I am aware of things like Cassowary that can do that for windows etc etc etc. They involve a lot of fiddling and tinkering that qubes does not. (On the other hand a great many other things are far harder on qubes).
I have set up some SBC with an SSD via USB-to-SATA adapter for file transfer duty before.
Alternatively, you can locally share a directory (or single file) via torrent.
The right-click context menu would have to be added to the Guest OS template image, it’s not something that would be added at runtime. IIUC they don’t provide Windows templates due to licensing concerns, so if you’re rolling your own Windows image you’d have to add that manually. I haven’t used Qubes in a long time though, mostly going off of memory and their published docs.
The real advantage qubes has over all of this is the UI which can make different windows in different VMs all appear to be a unified workspace.
IIRC VMWare workstation supports this, but when I used it last it had a significant performance penalty and that is not a free product.
Yes that would be great. I remember both VM ware workstation (even the free version) and I think Virtual Box had a “seamless mode”. They implemented it differently in both but basically ones Linux windows and WIndows windows lived in the same space. It wasn’t hacky to set up or anything. It is odd to me that something was more advanced in the past on Linux than it is now. (Leaving aside Qubes OS really ultimate expression of this).
By the by you are right the right click context menu item is there. So far it seems to only be for copying files to different App VM’s but not for copying things to Dom0.
Dom0 in Qubes … if this was any linux… would be the base install of the OS in which other things are running. It is necessary to ineract with it for certain things when one is just setting it up. I am going to try and see if I can do the things I want to do with it.
dom0 is another VM in Qubes, just a highly privileged one. Qubes runs on the Xen which is a type 1 hypervisor. Nothing you interact with is not a VM.
I genuinely don’t understand why you are trying to copy files to/from dom0. Its sole purpose is to be a minimal and lean (thus hopefully security-bug-free) coordination/management platform for the other VMs, Dom0 is not intended to be a general purpose OS experience and if you try to use it that way you’re going to have a bad time.
To install certain things requires copying files to Dom0. It’s not a big deal though since that is a rare thing to do. What was really bugging me was that it seemed like it would take terminal commands to copy files or copy and paste at all on a regular basis.
Overall I’m liking how Qubes makes virtualization a relatively simple task and integrates the whole workspace together. Just wish it could be that slick and straightforward on Linux.
Looks neat, but a little bit cumbersome to be practical for daily use. Depending on needs and workflows of course.
Sandboxing could definitely be more seamless and streamlined. Particularly on phones given the landscape of mobile malware (aka: social media apps who ask for unnecessary permissions)
Qubes is definitely a step in the right direction for making proper sandboxing and security the native default, rather than an afterthought.

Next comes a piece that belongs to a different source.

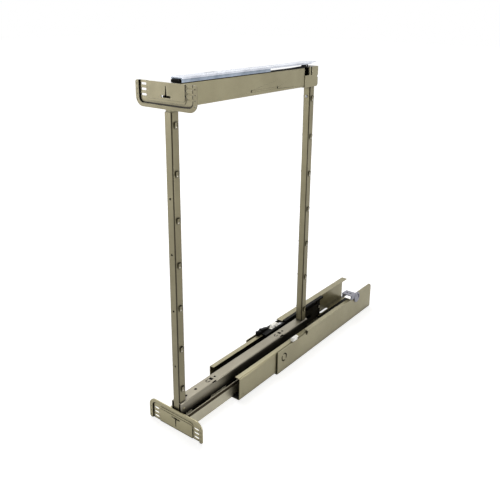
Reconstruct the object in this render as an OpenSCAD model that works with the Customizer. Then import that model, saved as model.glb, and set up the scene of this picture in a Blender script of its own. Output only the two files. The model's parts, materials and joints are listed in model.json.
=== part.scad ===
// Pull-out pantry frame: two hooked posts on a bottom runner, with door brackets
// and a top guide rail. Drawn pulled out of its cabinet rail.
// X is right seen from the front, Y is towards the cabinet's back, Z is up.
// The origin is the cabinet floor, between the front pair of fixing holes.

/* [Pose] */
// How far the frame stands out of its rail as drawn
pull_out = 310; // [260:5:360]

/* [Posts] */
// Front of the front post to front of the rear post
post_pitch = 478; // [460:2:490]
// Width of a post, across the frame
post_w = 19.5; // [18.5:0.5:20]
// Depth of a post, front to back
post_d = 20.5; // [19:0.5:22]
// Wall of a post
post_wall = 1.5; // [1.2:0.1:2]
// Outer corner radius of a post
post_r = 3; // [2.2:0.2:4]
// Hooks on each side of a post
hook_count = 7; // [5:1:7]
// Distance from hook to hook
hook_pitch = 96; // [88:4:96]
// Height of the lowest hook above the cabinet floor
hook_first_z = 94; // [88:2:110]
// Width of a hook's opening
hook_w = 8; // [7:0.5:9]
// Height of a hook
hook_h = 13; // [10:1:15]
// How far a hook stands out at its tip
hook_out = 3.5; // [2.5:0.5:4]
// Heights of the plain holes in the front post
post_hole_z = [157, 287, 413, 531];

/* [Top beam] */
// Underside of the top beam above the cabinet floor
top_beam_z = 708; // [700:2:780]
// Height of the top beam
top_beam_h = 46.5; // [40:0.5:54]
// Width of the top beam
top_beam_w = 23; // [22.5:0.5:24]
// Wall of the top beam
top_beam_wall = 1.5; // [1.2:0.1:1.8]
// Length of the beam behind the rear post
top_beam_tail = 6.5; // [4:0.5:10]

/* [Door brackets] */
// Width of a door bracket
bracket_w = 160; // [150:2:180]
// Height of a door bracket
bracket_h = 50.5; // [49:0.5:52]
// Sheet of a door bracket
bracket_t = 2; // [1.6:0.2:2.4]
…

QubesOS is cool and works well but the security focus makes it cumbersome as a daily driver.
I tried Citrix XenClient when it came out 10+ years ago, great idea but the (laptop) hardware of the day wasn’t powerful enough. Unfortunately XenClient was discontinued 2016.
A couple of years ago I looked for alternatives to QubesOS and found OpenXT, based on XenClient. Not sure how much activity there is in the project judging by the dates on their Confluence, but there are recent builds available. According to the hardware requirements, only Intel CPUs are supported.